1. Continue harvesting fruit and veg

Especially autumn raspberries, plums, blackberries, the first apples and vegetables such as main crop potatoes. If you haven’t already done so, start thinking about storage (including freezing) of some of these for winter use. Root vegetables should be stored in a cool, dark and dry place. Leave parsnips in the ground for now, as they taste better after being frosted. Onions and shallots should be lifted (but do not bend them over at the neck as they won’t store as well) – if the weather is not wet leave them to dry on the soil, otherwise bring them into a dry shed. Any outdoor tomatoes (including green ones) should be picked before the first frost and brought indoors to ripen (placing them next to a banana will accelerate the process). Or you can remove a branch with them still attached and place the whole truss in a greenhouse or on a warm windowsill.

2. Careful watering

Be selective in watering new plants, those that are still looking green or are flowering or have fruit and veg you have yet to harvest. At the same time start to reduce the amount of water you give house plants. And make sure that established Camellias, Rhododendrons and Hydrangeas are well watered in dry periods, otherwise they won’t produce the buds that will form next year’s flowers. Ensure trees or shrubs planted in the last couple of years on lawns or in areas of rough grass have a circle of clear earth around them – this should be kept clear of grass which could prevent essential moisture getting through. Mulching with bark or compost will also help.

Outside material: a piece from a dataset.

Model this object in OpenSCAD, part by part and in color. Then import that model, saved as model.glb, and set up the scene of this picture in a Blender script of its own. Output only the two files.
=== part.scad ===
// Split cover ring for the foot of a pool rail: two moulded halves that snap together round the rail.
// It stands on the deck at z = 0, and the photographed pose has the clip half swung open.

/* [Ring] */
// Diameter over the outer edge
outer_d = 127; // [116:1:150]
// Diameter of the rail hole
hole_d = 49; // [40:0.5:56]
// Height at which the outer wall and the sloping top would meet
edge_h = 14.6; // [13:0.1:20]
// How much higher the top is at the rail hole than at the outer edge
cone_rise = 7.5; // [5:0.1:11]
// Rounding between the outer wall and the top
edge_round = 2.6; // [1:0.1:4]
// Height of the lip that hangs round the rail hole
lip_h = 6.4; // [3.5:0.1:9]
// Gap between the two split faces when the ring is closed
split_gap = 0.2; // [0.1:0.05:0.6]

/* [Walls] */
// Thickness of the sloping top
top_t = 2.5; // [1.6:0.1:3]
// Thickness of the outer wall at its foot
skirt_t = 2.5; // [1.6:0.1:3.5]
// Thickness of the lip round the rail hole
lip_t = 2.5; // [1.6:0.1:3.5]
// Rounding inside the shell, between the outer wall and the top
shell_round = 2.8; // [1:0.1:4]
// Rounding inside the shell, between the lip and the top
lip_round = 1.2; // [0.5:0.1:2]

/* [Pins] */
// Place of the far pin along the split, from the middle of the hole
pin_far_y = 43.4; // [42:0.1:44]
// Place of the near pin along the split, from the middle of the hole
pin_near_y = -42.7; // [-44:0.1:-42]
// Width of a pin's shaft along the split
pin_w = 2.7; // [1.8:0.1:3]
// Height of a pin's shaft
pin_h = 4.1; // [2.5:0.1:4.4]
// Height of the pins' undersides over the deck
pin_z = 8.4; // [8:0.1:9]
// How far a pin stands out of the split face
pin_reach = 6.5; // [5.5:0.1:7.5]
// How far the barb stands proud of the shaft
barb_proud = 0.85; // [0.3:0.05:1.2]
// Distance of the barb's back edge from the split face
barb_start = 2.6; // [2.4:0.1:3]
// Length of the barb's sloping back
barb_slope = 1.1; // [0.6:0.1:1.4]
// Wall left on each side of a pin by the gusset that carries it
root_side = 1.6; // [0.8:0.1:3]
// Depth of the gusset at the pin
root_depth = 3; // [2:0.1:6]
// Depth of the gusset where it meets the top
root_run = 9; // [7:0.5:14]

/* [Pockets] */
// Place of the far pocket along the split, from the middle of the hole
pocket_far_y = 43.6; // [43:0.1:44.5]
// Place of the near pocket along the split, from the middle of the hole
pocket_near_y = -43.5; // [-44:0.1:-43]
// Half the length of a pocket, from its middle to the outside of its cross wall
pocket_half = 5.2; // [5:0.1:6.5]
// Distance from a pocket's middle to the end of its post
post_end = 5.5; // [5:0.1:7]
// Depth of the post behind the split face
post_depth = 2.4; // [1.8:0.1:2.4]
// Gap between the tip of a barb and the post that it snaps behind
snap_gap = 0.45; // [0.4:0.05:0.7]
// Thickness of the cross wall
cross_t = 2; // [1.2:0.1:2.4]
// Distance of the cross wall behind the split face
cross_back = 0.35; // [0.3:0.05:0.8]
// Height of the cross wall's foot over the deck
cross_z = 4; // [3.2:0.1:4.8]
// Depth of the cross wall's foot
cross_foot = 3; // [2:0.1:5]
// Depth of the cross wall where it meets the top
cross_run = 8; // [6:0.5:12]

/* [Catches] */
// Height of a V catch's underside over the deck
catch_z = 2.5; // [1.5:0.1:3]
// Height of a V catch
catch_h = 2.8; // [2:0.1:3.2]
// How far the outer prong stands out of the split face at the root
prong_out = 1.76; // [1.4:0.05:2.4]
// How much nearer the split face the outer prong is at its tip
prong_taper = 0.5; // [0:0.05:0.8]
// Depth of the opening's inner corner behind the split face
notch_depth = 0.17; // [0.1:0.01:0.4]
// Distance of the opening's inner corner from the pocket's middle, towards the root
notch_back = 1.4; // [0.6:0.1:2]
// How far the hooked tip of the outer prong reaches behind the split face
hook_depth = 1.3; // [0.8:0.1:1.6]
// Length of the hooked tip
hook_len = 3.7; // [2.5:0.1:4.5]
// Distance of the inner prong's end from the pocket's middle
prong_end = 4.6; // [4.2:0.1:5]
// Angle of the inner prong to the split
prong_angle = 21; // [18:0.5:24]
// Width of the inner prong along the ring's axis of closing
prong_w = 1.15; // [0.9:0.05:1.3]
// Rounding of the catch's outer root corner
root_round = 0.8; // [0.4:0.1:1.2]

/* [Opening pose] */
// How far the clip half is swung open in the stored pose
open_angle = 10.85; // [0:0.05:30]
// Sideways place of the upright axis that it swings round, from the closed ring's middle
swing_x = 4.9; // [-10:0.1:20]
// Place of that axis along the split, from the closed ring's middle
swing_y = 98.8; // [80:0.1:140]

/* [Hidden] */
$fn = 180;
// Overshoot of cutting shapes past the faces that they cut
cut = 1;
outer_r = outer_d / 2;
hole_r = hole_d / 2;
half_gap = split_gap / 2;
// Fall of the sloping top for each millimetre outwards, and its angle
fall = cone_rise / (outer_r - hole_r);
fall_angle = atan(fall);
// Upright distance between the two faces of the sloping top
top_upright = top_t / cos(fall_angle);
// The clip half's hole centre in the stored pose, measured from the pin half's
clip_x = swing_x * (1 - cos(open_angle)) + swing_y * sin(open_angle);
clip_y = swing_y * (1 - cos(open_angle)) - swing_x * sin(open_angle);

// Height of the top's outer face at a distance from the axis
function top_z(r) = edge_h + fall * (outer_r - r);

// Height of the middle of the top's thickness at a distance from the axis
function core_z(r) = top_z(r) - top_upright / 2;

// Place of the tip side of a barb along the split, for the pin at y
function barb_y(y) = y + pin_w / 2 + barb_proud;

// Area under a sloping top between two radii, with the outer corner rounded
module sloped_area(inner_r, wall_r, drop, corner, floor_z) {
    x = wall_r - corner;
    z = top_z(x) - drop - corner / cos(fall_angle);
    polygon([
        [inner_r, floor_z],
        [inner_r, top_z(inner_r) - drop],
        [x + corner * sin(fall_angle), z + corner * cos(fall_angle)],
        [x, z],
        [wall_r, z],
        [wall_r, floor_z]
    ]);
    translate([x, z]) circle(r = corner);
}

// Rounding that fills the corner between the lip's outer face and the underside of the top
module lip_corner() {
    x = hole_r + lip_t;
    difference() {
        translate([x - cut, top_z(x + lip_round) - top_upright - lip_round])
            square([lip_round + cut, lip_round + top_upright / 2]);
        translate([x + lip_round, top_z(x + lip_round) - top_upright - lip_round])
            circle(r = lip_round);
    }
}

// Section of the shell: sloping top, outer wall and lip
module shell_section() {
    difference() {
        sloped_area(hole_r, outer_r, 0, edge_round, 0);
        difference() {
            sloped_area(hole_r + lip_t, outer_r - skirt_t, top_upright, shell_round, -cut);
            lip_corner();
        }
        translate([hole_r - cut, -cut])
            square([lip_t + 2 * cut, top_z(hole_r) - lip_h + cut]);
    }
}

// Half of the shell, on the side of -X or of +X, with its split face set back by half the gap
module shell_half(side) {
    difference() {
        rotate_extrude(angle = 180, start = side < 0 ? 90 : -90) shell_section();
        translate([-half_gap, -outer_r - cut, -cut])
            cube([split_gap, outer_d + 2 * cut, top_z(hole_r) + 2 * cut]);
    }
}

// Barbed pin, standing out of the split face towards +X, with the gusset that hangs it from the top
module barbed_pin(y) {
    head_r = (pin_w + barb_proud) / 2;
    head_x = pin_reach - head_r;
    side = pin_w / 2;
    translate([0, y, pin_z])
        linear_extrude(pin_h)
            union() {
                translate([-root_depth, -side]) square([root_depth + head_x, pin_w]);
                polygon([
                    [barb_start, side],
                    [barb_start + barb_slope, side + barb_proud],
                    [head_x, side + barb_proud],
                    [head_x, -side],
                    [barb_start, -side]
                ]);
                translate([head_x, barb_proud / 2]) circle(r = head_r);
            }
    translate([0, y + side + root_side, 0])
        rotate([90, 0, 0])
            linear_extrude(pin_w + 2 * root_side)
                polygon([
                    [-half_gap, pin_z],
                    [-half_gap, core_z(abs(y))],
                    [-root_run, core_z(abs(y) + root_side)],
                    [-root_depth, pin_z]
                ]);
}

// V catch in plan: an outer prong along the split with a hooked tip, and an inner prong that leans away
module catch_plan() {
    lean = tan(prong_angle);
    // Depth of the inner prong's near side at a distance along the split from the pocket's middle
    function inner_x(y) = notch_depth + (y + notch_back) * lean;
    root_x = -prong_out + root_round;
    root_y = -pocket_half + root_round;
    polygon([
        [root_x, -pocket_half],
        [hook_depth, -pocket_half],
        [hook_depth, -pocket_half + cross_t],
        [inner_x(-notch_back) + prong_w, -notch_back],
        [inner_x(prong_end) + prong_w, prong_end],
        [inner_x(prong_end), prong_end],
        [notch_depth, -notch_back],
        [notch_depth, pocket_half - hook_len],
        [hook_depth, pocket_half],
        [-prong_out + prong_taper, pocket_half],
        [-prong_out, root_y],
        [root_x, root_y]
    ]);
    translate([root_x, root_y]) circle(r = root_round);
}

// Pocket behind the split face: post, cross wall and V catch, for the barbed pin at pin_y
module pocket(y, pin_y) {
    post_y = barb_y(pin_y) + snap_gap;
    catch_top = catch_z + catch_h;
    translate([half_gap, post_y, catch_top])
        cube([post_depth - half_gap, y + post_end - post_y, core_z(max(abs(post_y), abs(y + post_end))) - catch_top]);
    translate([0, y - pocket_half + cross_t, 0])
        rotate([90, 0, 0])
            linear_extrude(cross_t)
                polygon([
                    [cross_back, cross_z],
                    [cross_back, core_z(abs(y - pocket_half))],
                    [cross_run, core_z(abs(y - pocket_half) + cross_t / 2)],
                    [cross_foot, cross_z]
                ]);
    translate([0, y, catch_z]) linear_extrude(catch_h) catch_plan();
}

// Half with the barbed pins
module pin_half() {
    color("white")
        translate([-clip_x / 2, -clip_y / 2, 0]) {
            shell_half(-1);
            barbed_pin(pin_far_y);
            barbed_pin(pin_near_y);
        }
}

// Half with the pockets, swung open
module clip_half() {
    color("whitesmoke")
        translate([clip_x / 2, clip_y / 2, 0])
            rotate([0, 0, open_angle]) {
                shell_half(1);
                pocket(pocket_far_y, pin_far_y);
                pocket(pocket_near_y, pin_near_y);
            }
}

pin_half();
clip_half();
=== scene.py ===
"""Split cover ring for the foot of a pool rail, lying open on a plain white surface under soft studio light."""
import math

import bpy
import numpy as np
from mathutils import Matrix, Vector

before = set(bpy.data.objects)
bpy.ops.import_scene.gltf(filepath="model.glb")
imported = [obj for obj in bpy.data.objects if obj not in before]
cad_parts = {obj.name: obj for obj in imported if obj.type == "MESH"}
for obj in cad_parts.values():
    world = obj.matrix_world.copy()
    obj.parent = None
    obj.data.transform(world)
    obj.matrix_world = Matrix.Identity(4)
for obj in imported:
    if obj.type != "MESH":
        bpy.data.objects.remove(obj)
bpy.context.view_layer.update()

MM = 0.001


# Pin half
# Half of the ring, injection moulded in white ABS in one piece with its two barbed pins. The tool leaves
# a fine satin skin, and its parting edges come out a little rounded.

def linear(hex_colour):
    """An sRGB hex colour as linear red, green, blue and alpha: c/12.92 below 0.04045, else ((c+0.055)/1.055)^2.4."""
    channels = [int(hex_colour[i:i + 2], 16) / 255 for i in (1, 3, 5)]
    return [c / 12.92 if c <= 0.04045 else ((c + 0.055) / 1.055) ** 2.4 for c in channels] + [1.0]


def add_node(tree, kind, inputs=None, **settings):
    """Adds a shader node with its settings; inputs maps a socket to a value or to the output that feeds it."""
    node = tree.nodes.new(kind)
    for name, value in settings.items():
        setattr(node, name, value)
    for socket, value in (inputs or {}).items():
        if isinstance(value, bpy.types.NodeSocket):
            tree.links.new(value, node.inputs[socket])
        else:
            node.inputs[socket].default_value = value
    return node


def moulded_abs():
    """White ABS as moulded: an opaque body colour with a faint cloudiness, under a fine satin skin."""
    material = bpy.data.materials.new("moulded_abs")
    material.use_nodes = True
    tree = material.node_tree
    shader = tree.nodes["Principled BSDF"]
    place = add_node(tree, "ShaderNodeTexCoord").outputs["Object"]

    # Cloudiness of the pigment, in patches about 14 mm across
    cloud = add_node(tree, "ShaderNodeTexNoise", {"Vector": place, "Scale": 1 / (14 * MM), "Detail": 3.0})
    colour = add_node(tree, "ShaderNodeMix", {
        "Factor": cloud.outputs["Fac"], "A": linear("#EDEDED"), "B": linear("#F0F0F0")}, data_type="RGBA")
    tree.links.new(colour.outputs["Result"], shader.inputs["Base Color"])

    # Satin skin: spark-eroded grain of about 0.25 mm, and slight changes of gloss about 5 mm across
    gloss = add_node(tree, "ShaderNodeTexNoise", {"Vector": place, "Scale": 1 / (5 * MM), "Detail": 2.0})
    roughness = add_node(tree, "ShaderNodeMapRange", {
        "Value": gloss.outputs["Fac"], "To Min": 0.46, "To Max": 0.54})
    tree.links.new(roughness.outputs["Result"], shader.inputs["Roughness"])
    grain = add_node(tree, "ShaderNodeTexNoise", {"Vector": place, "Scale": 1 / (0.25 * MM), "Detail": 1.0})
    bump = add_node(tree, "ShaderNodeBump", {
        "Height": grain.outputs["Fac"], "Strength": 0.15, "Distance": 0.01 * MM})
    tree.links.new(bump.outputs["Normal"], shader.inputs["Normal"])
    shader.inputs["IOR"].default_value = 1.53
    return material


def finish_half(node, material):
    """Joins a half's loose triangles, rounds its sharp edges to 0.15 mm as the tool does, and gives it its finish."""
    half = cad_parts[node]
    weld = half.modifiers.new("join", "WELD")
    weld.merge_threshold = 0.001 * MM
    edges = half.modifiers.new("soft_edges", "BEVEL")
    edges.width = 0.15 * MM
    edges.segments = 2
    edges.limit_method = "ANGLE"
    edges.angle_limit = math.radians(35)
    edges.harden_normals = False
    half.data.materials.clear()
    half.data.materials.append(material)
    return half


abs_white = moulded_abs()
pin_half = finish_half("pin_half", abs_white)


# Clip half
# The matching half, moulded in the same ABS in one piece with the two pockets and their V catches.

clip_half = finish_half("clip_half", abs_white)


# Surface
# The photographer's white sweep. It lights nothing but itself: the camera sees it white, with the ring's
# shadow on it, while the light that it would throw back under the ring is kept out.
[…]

3. Collect and where appropriate, sow seed

Save seed from perennials and hardy annuals to get a start on next year. Continue to sow over – wintering veg seeds such as spinach, turnip, lettuce and onions.

Keep your cabbages covered

Keep your cabbages covered

4. Net work

Put nets over ponds before leaf fall gets underway, to prevent a build up of leaf litter and nutrients in the water and also cover vulnerable Brassica crops with bird-proof netting.

5. Greenhouse switcheroo

Once you’ve finished with your greenhouse for tomatoes, cucumbers etc. give it a good clean out (and cold frames too). Prepare it for over – wintering tender plants you want to bring inside such as Fuchsia or Pelargoniums before the first frosts. It’s worth insulating it with ‘bubble wrap’ as well as providing a form of heat to ensure the temperature never falls below 5 – 10 degrees C. After the first frost, lift Cannas and Dahlias and after removing the top growth, washing off the roots and drying them, store the tubers in a sandy compost mix in a greenhouse or other frost – free place. Alternatively, if they have been planted in a sheltered spot where frost, cold or wet conditions are rare you can try to leave them in the ground – but cover them with straw, bracken or a mulch of compost.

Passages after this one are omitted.